Similarly, you can’t force specific feelings simply because you believe you’re supposed to. As example, if your aunt trips and sends a platter of marinara-soaked pasta crashing to the tiled kitchen floor, you might believe you should feel badly, while in fact you find it hilarious. Once you have ascertained that no one was injured in the redecorating effort, you’d likely laugh about it.
So, who had control of your emotions in that case? Your aunt? You? I’d venture it’s as much to do with the moment, your personality, and your mood. Some you control, some you can’t, but, in this instance, no other person forced feelings of empathy or humor on you. They might have tried, though. “Why are you laughing? That was not funny!” or, “Someone could have been hurt!” You get the idea.
Sometimes others aren’t trying to force their feelings on you but simply don’t understand your feelings. Sometimes people believe they are saying what they should be saying during a specific circumstance (see above). But saying what you believe you should say can be an entirely different animal than simply saying what you believe.

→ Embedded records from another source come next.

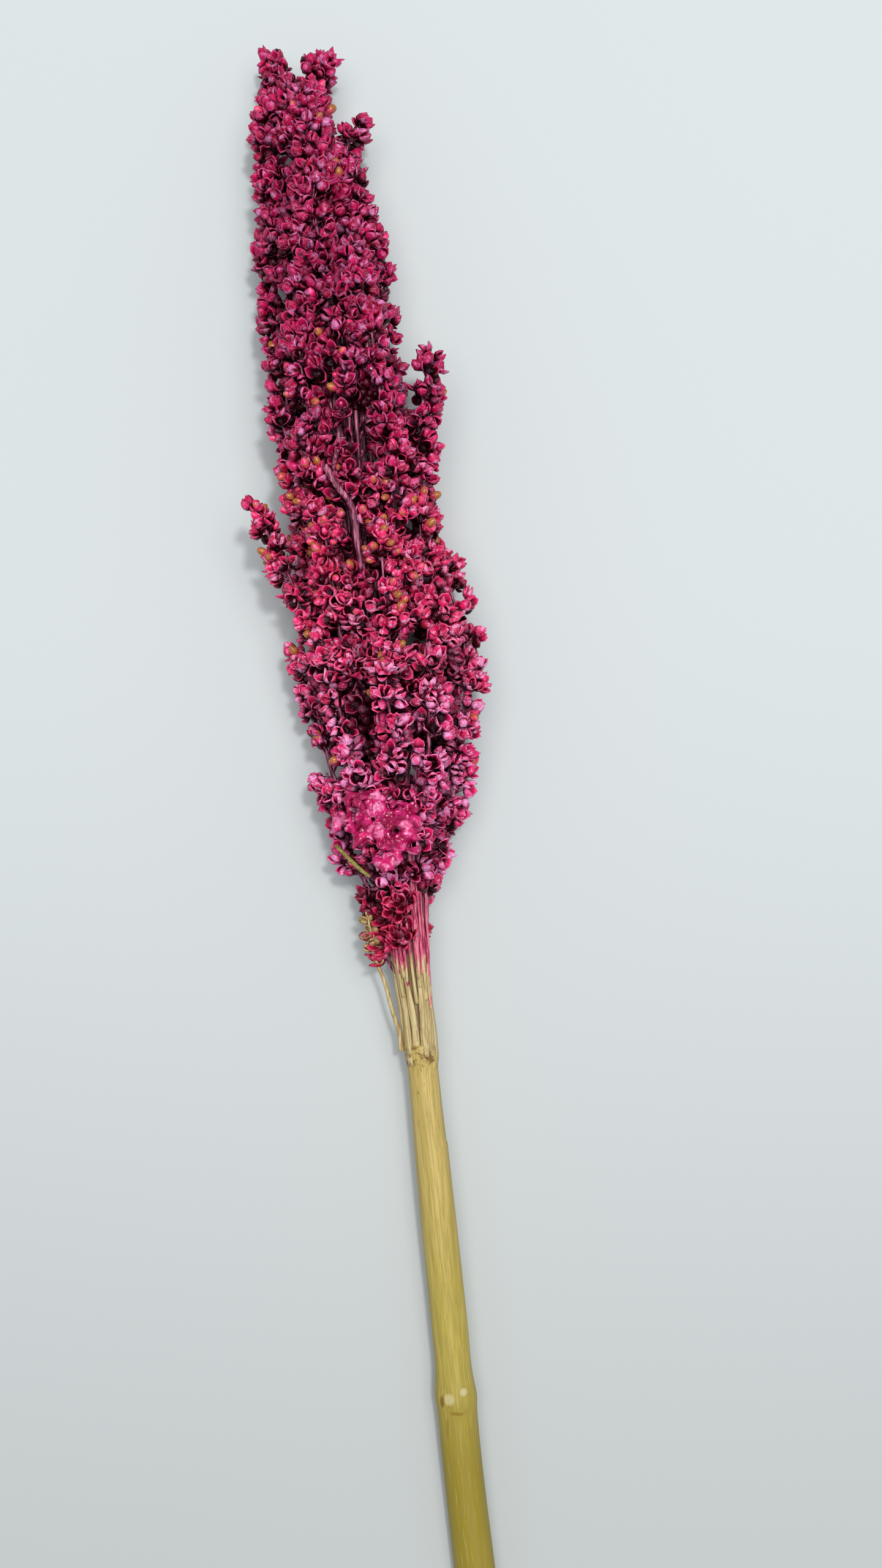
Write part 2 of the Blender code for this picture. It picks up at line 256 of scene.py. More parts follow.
def glume(width, length, closed, lean, flare, spread=98):
    """A boat-shaped husk, its back to +Y and its pointed tip up: a side of a shut bud, or of an open cup."""
    n = len(GLUME_COLUMNS)
    points, form = [], []
    for layer in (0, 1):
        for u in GLUME_ROWS:
            shut = math.sin(math.pi * u**0.85) ** 0.8 if 0 < u < 1 else 0.0
            agape = math.sin(math.pi / 2 * min(1.0, u / 0.6)) ** 0.9
            radius = width / 2 * (closed * shut + (1 - closed) * agape * (1 + flare * u * u))
            around = math.radians(spread) * (closed * (1 - 0.3 * u**4) + (1 - closed) * (1 - u**2.4))
            for v in GLUME_COLUMNS:
                if u in (0.0, 1.0) and v != 0.0:
                    continue
                r = max(0.0, radius - layer * GLUME_THICKNESS * (0.55 + 0.45 * (1 - abs(v))))
                a = v * around * (1 - 0.05 * layer)
                y = r * math.cos(a) * (1 + 0.16 * (1 - abs(v)))
                z = length * (u - 0.045 * layer * u)
                points.append((
                    r * math.sin(a),
                    y * math.cos(lean) + z * math.sin(lean),
                    z * math.cos(lean) - y * math.sin(lean),
                ))
                rim = 0.3 if u == 0.0 else 1.0 if abs(v) == 1.0 or u == 1.0 else 0.1 * (v == 0.0)
                form.append((max(rim, 0.4 * (u > 0.7)), float(layer), u, 0.5 + 0.5 * v))
    per_layer = 2 + n * (len(GLUME_ROWS) - 2)

    def at(layer, row, c):
        first = layer * per_layer
        if row == 0:
            return first
        if row == len(GLUME_ROWS) - 1:
            return first + per_layer - 1
        return first + 1 + (row - 1) * n + c

    triangles = []
    for row in range(len(GLUME_ROWS) - 1):
        for c in range(n - 1):
            for layer in (0, 1):
                quad = [at(layer, row + i, c + j) for i, j in ((0, 0), (0, 1), (1, 1), (1, 0))]
                triangles += split_quad(quad if layer else quad[::-1])
        for c, flip in ((0, False), (n - 1, True)):
            quad = [at(layer, row + i, c) for layer, i in ((0, 0), (1, 0), (1, 1), (0, 1))]
            triangles += split_quad(quad[::-1] if flip else quad)
    return np.array(points), np.array(triangles), np.array(form)


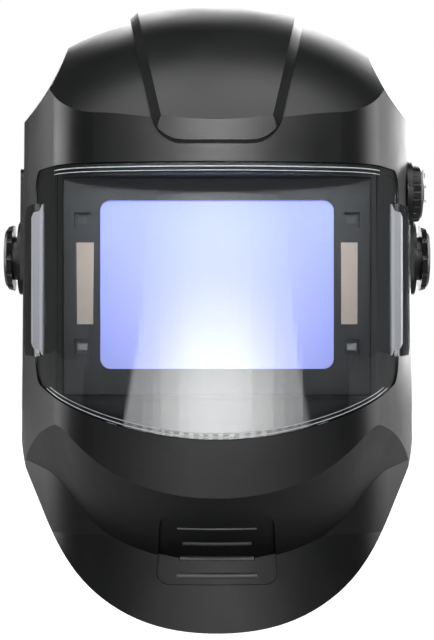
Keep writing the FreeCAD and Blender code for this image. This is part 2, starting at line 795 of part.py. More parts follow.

Not a soul can command that you share in their feelings if you are not of mind to. Remembering that is an important step in owning your life. You’ll experience the entire spectrum of emotions many times over, and often not in a silo. As example, sometimes things might seem so pitiful that you’ve no choice but to laugh. You own your emotions. Be loving (or desirous or angry or empathetic, etc.), because it comes from within you, not because someone demands it of you. Trust in yourself.